How Meditation Improves Memory
It is becoming more and more common to hear people complain of a lack of concentration.
Being unable to focus on a book, or sit through a television show without our minds wandering is becoming more and more difficult.
Whether it’s caused by too much sensory input or because technology has us too connected to the world around us, our lack of concentration is having a negative impact on our memory.
Concentration And Memory: It is important to understand what both memory and concentration are.
• Memory is the act of being able to recall information that you were previously exposed to. This can be something you have seen, heard, read or experienced.
• Concentration is defined as the ability to focus your attention on something while excluding the other things around you.
Here are a couple of examples of how concentration and memory work together:
• You are reading the newspaper while the radio plays. Being able to concentrate on just reading the newspaper means you are more likely to remember what you are reading and not what was being said on the radio. Whereas, if you were distracted by the radio you may remember the song that was playing, but not the details of the article you were reading. The distraction doesn’t need to be external. It can be an internal thought that is distracting you.
• You are in a staff meeting. While your boss is explaining what he needs everyone to do for a project, you are thinking about the list of groceries you need to pick up from the store after work. After the meeting when you begin to work on the project you don’t remember the details of what your boss covered earlier in the meeting and find yourself asking for clarification.
What Is Meditation and Its Benefits?
Meditation is the art of focusing away from external stimuli and achieving a clear relaxed state of mind. It allows your mind to become clear and silent. It is considered to be the most powerful way to enhance your concentration.
When you first begin meditating, you are going to have lots of intruding thoughts. As you practice, these thoughts will be easier and easier to let go of. Eventually you would need to use your conscious mind to send the distracting thoughts away; instead, your subconscious will dismiss them before you consciously acknowledge them.

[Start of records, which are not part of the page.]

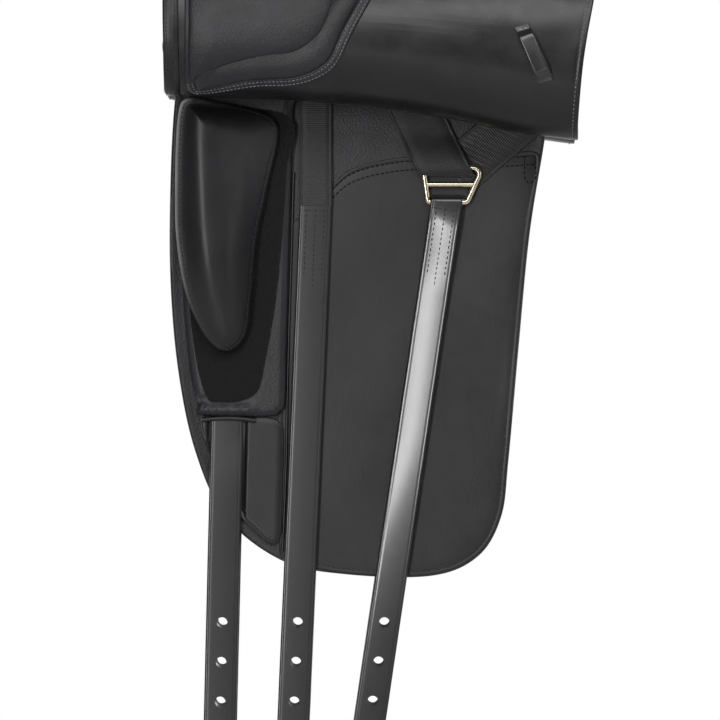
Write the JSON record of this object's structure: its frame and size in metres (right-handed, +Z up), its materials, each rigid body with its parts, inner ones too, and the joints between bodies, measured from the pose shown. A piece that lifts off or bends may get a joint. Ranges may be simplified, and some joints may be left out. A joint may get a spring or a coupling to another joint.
{
  "type": "english saddle",
  "caption": "Dressage saddle on a spring tree, its flaps rolled up over the sweat flaps, with knee blocks, webbing and girth straps that hang and swing.",
  "frame": {"origin": "bearing point of the two panels on the symmetry plane, where the saddle rests on a back or rack", "axes": "+X to the cantle (rear), +Z up, -Y to the near (left) side"},
  "size_m": [0.43, 0.5432, 0.8618],
  "materials": {
    "flap_leather": "smooth black calf leather, waxed",
    "grain_leather": "soft grained black leather over foam",
    "block_leather": "soft black leather moulded over foam",
    "seat_leather": "soft black seat leather",
    "strap_leather": "firm black bridle leather, edge dyed",
    "web_black": "black nylon webbing, ribbed",
    "loop_pile": "black loop pile",
    "hook_plastic": "black nylon hooks",
    "foam": "open cell foam",
    "tree_wood": "laminated beech",
    "tree_steel": "spring steel",
    "bar_steel": "forged stainless steel",
    "nickel": "polished nickel plate"
  },
  "bodies": {
    "saddle": {"seat_cover": "seat_leather", "tree_frame": "tree_wood", "head_plate": "tree_steel", "gullet_plate": "tree_steel", "tree_rivets": "tree_steel", "spring_steels": "tree_steel", "seat_webbing": "web_black", "seat_foam": "foam", "seat_welt": "strap_leather", "channel_lining": "web_black", "point_pockets": "strap_leather", "dee_staples": "nickel", "saddle_nails": "nickel", "panel_near": "grain_leather", "panel_off": "grain_leather", "sweat_flap_near": "flap_leather", "sweat_flap_off": "flap_leather", "lower_pad_near": "grain_leather", "lower_pad_off": "grain_leather", "front_pad_near": "grain_leather", "front_pad_off": "grain_leather", "loop_patch_near": "loop_pile", "loop_patch_off": "loop_pile", "strap_webbing_near": "web_black", "strap_webbing_off": "web_black", "middle_web_top_near": "web_black", "middle_web_top_off": "web_black", "v_webbing_near": "web_black", "v_webbing_off": "web_black", "stirrup_bar_near": "bar_steel", "stirrup_bar_off": "bar_steel"},
    "flap_near": {"flap_near": "flap_leather", "flap_pad_near": "grain_leather", "keeper_near": "strap_leather"},
    "skirt_near": {"skirt_near": "flap_leather"},
    "knee_block_near": {"knee_block_near": "block_leather", "block_hooks_near": "hook_plastic"},
    "front_billet_near": {"front_billet_near": "strap_leather"},
    "middle_billet_near": {"middle_billet_near": "strap_leather", "middle_webbing_near": "web_black"},
    "v_ring_near": {"v_ring_near": "nickel"},
    "rear_billet_near": {"rear_billet_near": "strap_leather"},
    "bar_catch_near": {"bar_catch_near": "bar_steel"},
    "front_dee_near": {"front_dee_near": "nickel"},
    "flap_off": {"flap_off": "flap_leather", "flap_pad_off": "grain_leather", "keeper_off": "strap_leather"},
    "skirt_off": {"skirt_off": "flap_leather"},
    "knee_block_off": {"knee_block_off": "block_leather", "block_hooks_off": "hook_plastic"},
    "front_billet_off": {"front_billet_off": "strap_leather"},
    "middle_billet_off": {"middle_billet_off": "strap_leather", "middle_webbing_off": "web_black"},
    "v_ring_off": {"v_ring_off": "nickel"},
    "rear_billet_off": {"rear_billet_off": "strap_leather"},
    "bar_catch_off": {"bar_catch_off": "bar_steel"},
    "front_dee_off": {"front_dee_off": "nickel"}
  },
  "joints": [
    {"name": "flap_lift_near", "type": "hinge", "parent": "saddle", "child": "flap_near", "pos_m": [0, -0.105, 0.084], "axis": [-1, 0, 0], "range_deg": [0, 25]},
    {"name": "skirt_lift_near", "type": "hinge", "parent": "flap_near", "child": "skirt_near", "pos_m": [0, -0.105, 0.084], "axis": [-1, 0, 0], "range_deg": [0, 18]},
    {"name": "block_shift_near", "type": "slide", "parent": "saddle", "child": "knee_block_near", "axis": [0, 0, -1], "range_m": [0, 0.03]},
    {"name": "front_billet_swing_near", "type": "hinge", "parent": "saddle", "child": "front_billet_near", "pos_m": [0, -0.15105, -0.2615], "axis": [-1, 0, 0], "range_deg": [0, 80]},
    {"name": "middle_billet_swing_near", "type": "hinge", "parent": "saddle", "child": "middle_billet_near", "pos_m": [0, -0.151, 0.01], "axis": [-1, 0, 0], "range_deg": [0, 55]},
    {"name": "ring_swing_near", "type": "hinge", "parent": "saddle", "child": "v_ring_near", "pos_m": [0, -0.152, -0.0565], "axis": [-1, 0, 0], "range_deg": [0, 45]},
    {"name": "rear_billet_swing_near", "type": "hinge", "parent": "v_ring_near", "child": "rear_billet_near", "pos_m": [0, -0.152, -0.084], "axis": [-1, 0, 0], "range_deg": [0, 40]},
    {"name": "catch_turn_near", "type": "hinge", "parent": "saddle", "child": "bar_catch_near", "pos_m": [-0.066, -0.1205, 0.0645], "axis": [0, -1, 0], "range_deg": [0, 60]},
    {"name": "dee_swing_near", "type": "hinge", "parent": "saddle", "child": "front_dee_near", "pos_m": [-0.158, -0.101, 0.064], "axis": [-1, 0, 0], "range_deg": [0, 90]},
    {"name": "flap_lift_off", "type": "hinge", "parent": "saddle", "child": "flap_off", "pos_m": [0, 0.105, 0.084], "axis": [1, 0, 0], "range_deg": [0, 25]},
    {"name": "skirt_lift_off", "type": "hinge", "parent": "flap_off", "child": "skirt_off", "pos_m": [0, 0.105, 0.084], "axis": [1, 0, 0], "range_deg": [0, 18]},
    {"name": "block_shift_off", "type": "slide", "parent": "saddle", "child": "knee_block_off", "axis": [0, 0, -1], "range_m": [0, 0.03]},
    {"name": "front_billet_swing_off", "type": "hinge", "parent": "saddle", "child": "front_billet_off", "pos_m": [0, 0.15105, -0.2615], "axis": [1, 0, 0], "range_deg": [0, 80]},
    {"name": "middle_billet_swing_off", "type": "hinge", "parent": "saddle", "child": "middle_billet_off", "pos_m": [0, 0.151, 0.01], "axis": [1, 0, 0], "range_deg": [0, 55]},
    {"name": "ring_swing_off", "type": "hinge", "parent": "saddle", "child": "v_ring_off", "pos_m": [0, 0.152, -0.0565], "axis": [1, 0, 0], "range_deg": [0, 45]},
    {"name": "rear_billet_swing_off", "type": "hinge", "parent": "v_ring_off", "child": "rear_billet_off", "pos_m": [0, 0.152, -0.084], "axis": [1, 0, 0], "range_deg": [0, 40]},
    {"name": "catch_turn_off", "type": "hinge", "parent": "saddle", "child": "bar_catch_off", "pos_m": [-0.066, 0.1205, 0.0645], "axis": [0, -1, 0], "range_deg": [0, 60]},
    {"name": "dee_swing_off", "type": "hinge", "parent": "saddle", "child": "front_dee_off", "pos_m": [-0.158, 0.101, 0.064], "axis": [1, 0, 0], "range_deg": [0, 90]}
  ]
}
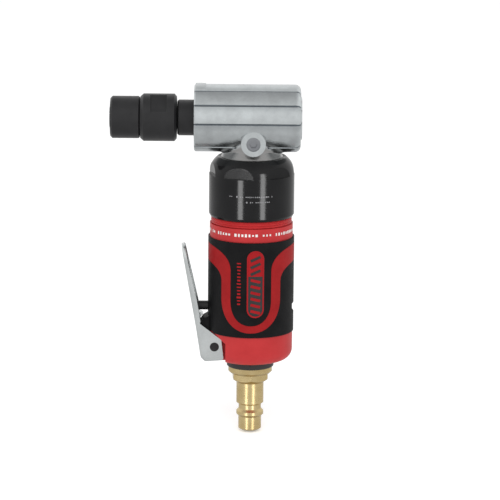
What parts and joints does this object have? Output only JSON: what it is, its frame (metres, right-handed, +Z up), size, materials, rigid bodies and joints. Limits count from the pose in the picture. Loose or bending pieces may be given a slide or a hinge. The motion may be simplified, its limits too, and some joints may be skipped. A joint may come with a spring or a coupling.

Meditation And Concentration:
When you are trying to focus or concentrate on something, there is a tendency to be distracted by your wandering mind, similar to the process of learning to meditate. By learning how to let go of your thoughts to achieve a clear mind, you will be able to apply the same methods to focus your mind to concentrate on what you are doing.
Similar to the process with meditation, eventually your subconscious will dismiss the intrusive thoughts before you are aware of them.
If you are able to improve your concentration and focus, you will also improve your memory. A study published in the journal Psychological Science found that people who practiced meditation had a better short-term memory. This is because it is easier to keep things in your short-term memory when your mind is jumping around from thought to thought.
Practice Makes Perfect
Learning to meditate can be frustrating. Our brains have been trained to have control over our thoughts. If you stick with it, you will learn how to focus without being distracted by intrusive thoughts and stimuli.
As you are better able to concentrate, you will also be better able to remember the things that you want to remember and your memories will no longer be getting lost among stray thoughts.